Size of capital & scaling
- As your investments grow, you’ll likely benefit more from Fidelity’s features, lower margins, more options.
- For small accounts, the marginal difference of features is less critical.
Need for advice, planning, or guidance
- If you want financial planning help, human advisors, structured guidance, Fidelity fairs better.
- If you’re comfortable doing your own research and decisions, Robinhood may suffice.
Regulation, trust, stability concerns
- If you prefer to err on the side of conservative, reliability, and institutional robustness, Fidelity is safer.
- If you accept some regulatory risk in exchange for convenience, Robinhood might still be acceptable (especially for smaller amounts).

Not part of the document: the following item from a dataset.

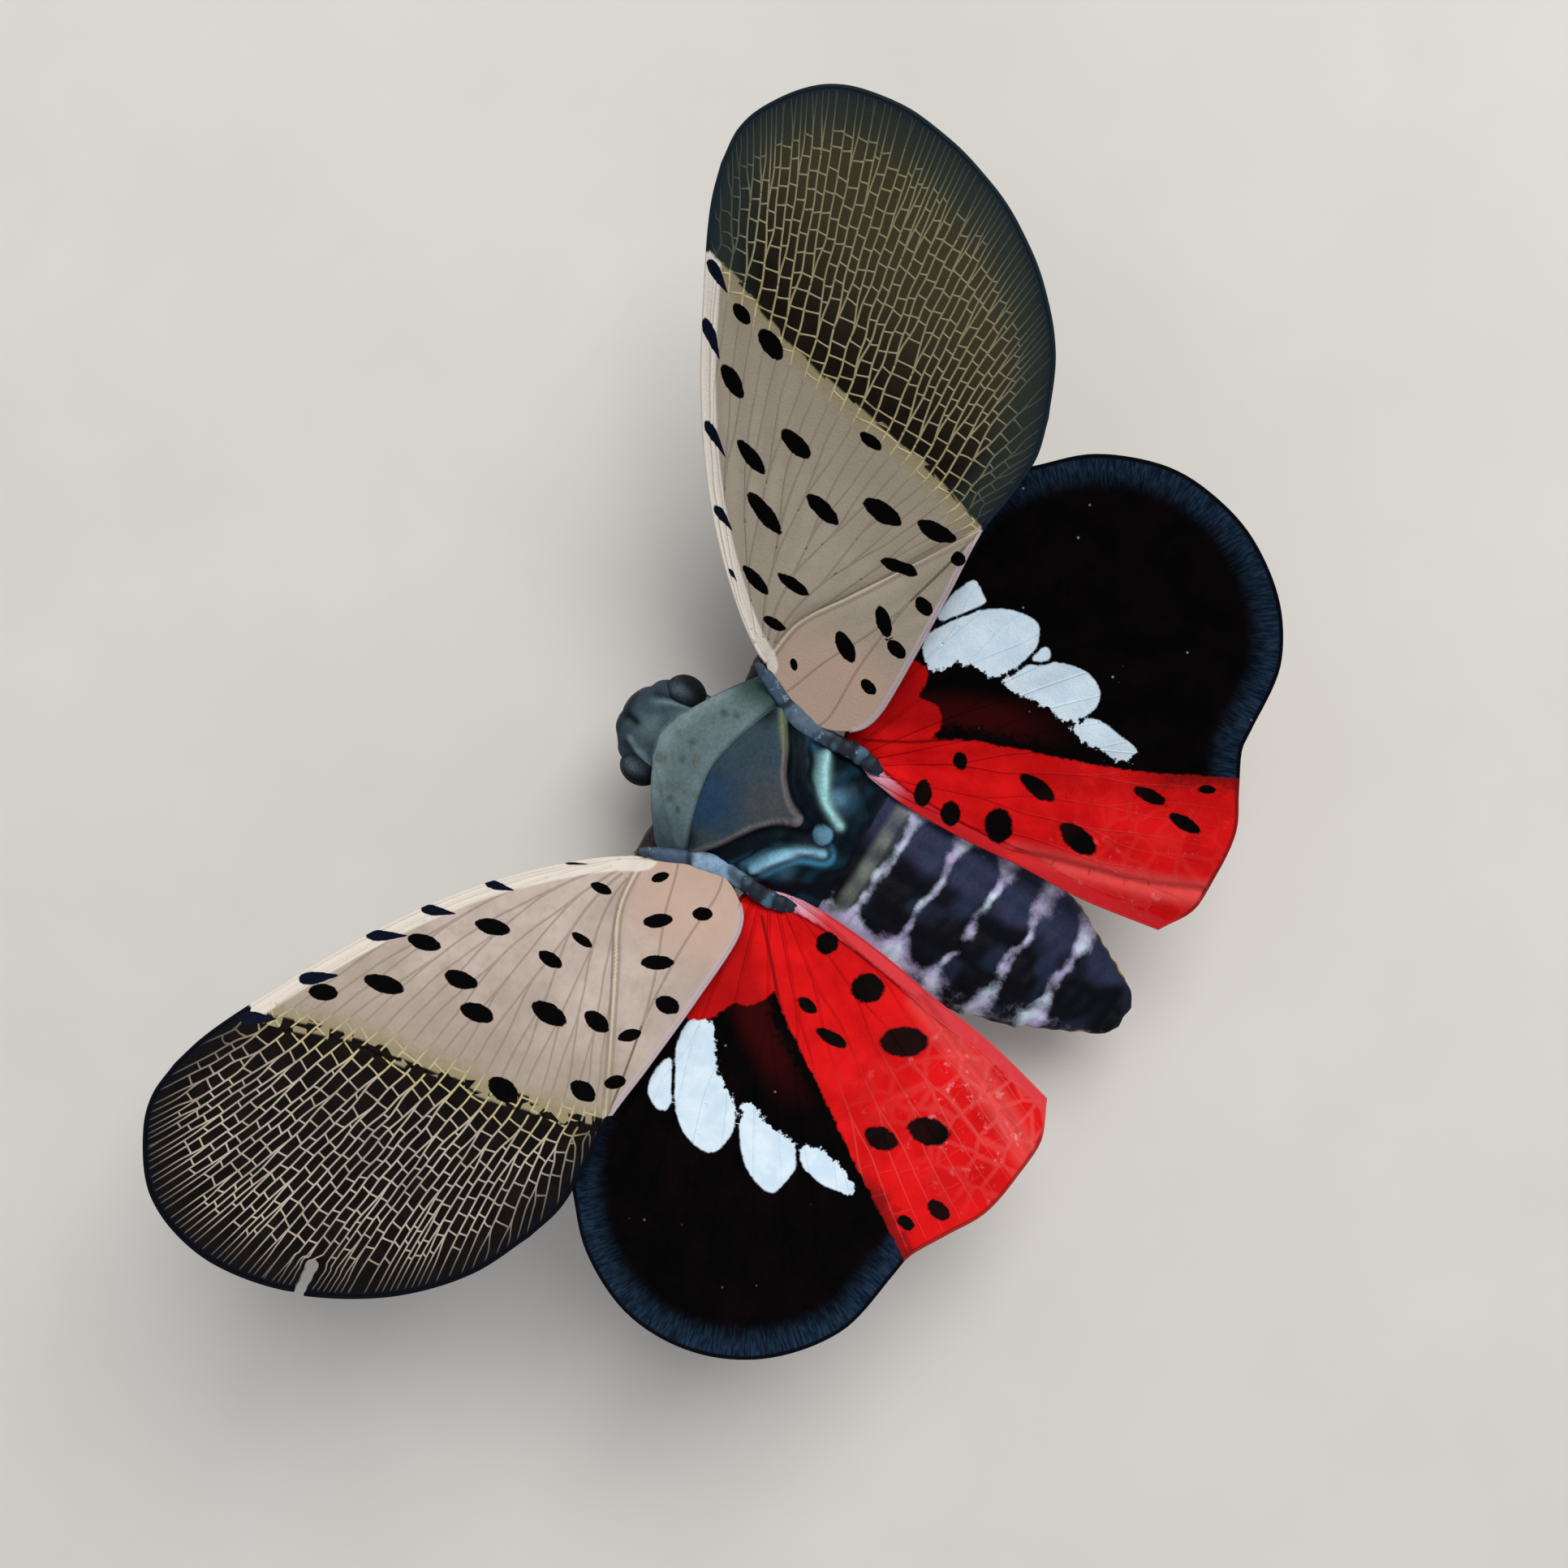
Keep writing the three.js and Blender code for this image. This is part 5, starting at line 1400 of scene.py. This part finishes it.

How to Interpret the Reddit “Robinhood or Fidelity?” Views in Your Decision
The r/Bogleheads discussion (the “Robinhood or Fidelity?” thread) offers useful qualitative insight:
- Many voices strongly caution against Robinhood in a long-term investing context, citing its tendency to push active trading or speculation.
- Those that support Robinhood often emphasize ease, auto investment, low barriers to entry.
- The emotional and psychological factors (temptation, impulsiveness) are real in investing, and the platform design matters.
Use those as supplemental warning marks: don’t let a flashy UI lure you into bad trades just because it’s easy.
Conclusion & Recommendation
If I were to boil it down:
For most long-term investors, especially those who want to build a diversified, stable portfolio with minimal behavioral risk, Fidelity is generally the safer and more powerful choice.
Robinhood is attractive for beginners, small investors, or those who prioritize simplicity and ease of entry, but it comes with trade-offs in features, risk, and maturity.
However, “which is best” depends on you — your goals, discipline, time, knowledge, and how you plan to invest. If you’re unsure, you could even start with a smaller allocation on Robinhood while gradually moving to a fuller platform like Fidelity as your confidence, capital, and complexity grow.